LA TRIVIALIDAD
Existe un conflicto muy serio entre
lo que es y lo que debiera ser.
Primero
establecemos lo que debiera ser, el ideal y luego tratamos de vivir de
acuerdo con ese ideal. Decimos que la mente debiera ocuparse con cosas
nobles, con la abnegación, con la generosidad, con la bondad, con el amor.
Eso es el ideal, la creencia, lo que “debiera ser”; lo que “tiene que
ser”, y tratamos de vivir en conformidad con eso.
Se pone, pues, en movimiento un conflicto
entre la proyección de lo que debiera ser y la realidad, lo que es; y a
través de ese conflicto esperamos transformarnos. Mientras estemos en
lucha con el “debiera ser”, nos sentimos virtuosos, nos sentimos buenos.
Pero lo importante no es el “debiera ser” sino lo que es.
Por otro lado, podemos ver con bastante
claridad que con lo que se ocupa nuestra mente es, en realidad, con
trivialidades. Nuestra mente se ocupa de nuestra apariencia personal, con
la ambición, la codicia, la envidia, la murmuración, la crueldad. La mente
vive en un mundo de trivialidades; y una mente trivial que crea un noble
modelo sigue siendo trivial. No se trata, pues, de saber con qué la mente
debiera ocuparse, sino si puede la mente liberarse de las trivialidades.
Por poco que nos demos cuenta, por poco que nos exploremos, conocemos
nuestras propias trivialidades: charla incesante, eterna locuacidad de la
mente, preocupación, ansiedad por esto o por aquello, curiosidad acerca de
lo que la gente hace o no hace, intento de lograr un resultado, busca a
tientas del propio engrandecimiento, y así sucesivamente. Con eso nos
ocupamos, lo sabemos muy bien y ese es el problema.
Ahora bien, dándome cuenta de que mi mente
es trivial y que se ocupa con trivialidades, he dado el paso para
liberarme de esta condición. La mente es trivial por su propia naturaleza.
La mente es el resultado de la memoria. Memoria de cómo sobrevivir, no
sólo física sino psicológicamente mediante el desarrollo de ciertas
cualidades y virtudes, el acopio de experiencias, de reafirmación de sí
misma en sus propias actividades. Y eso es sumamente trivial. Siendo el
resultado de la memoria, del tiempo, la mente en sí es trivial.
Es obvio que la mente no puede liberarse de su propia trivialidad;
cualquier cosa que haga, sigue siendo trivial. No puede hacer nada. La
mente, que es actividad egocéntrica, no puede libertarse de esa actividad.
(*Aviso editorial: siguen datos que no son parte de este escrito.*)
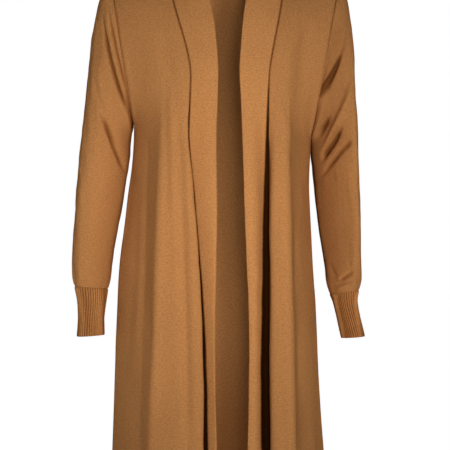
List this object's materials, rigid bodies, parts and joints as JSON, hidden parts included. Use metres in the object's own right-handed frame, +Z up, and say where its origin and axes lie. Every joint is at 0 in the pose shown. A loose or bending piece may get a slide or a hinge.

Puede especular acerca de Dios, puede idear sistemas políticos, puede
inventar creencias; pero sigue estando en el ámbito del tiempo, su cambio
sigue siendo de recuerdo en recuerdo, continúa atada por su propia
limitación.
La mente no puede terminar con esa
limitación. Esa limitación desaparece cuando la mente está serena, cuando
no está activa, cuando reconoce sus propias trivialidades, por grandes que
las haya imaginado. Cuando la mente, habiendo visto sus trivialidades, se
da plena cuenta de ellas y por lo tanto se aquieta realmente, sólo
entonces existe una posibilidad de que esas trivialidades desaparezcan.
Pero mientras ocupemos la mente con lo que fuere o dejemos que ella campe
a sus anchas, ella estará ocupada con trivialidades, sea que construya una
iglesia, que se dedique a la oración o visite un santuario.
La mente en sí es mezquina, pequeña, y con
sólo decir que es mezquina no hemos disuelto su mezquindad, su pequeñez.
Tenemos que comprenderla, la mente tiene que reconocer sus propias
actividades; y en el proceso de ese reconocimiento, en la alerta
percepción de las trivialidades que consciente o inconscientemente ella ha
cimentado, la mente se aquieta. En esa quietud hay un estado creador, y
éste es el factor que trae la transformación.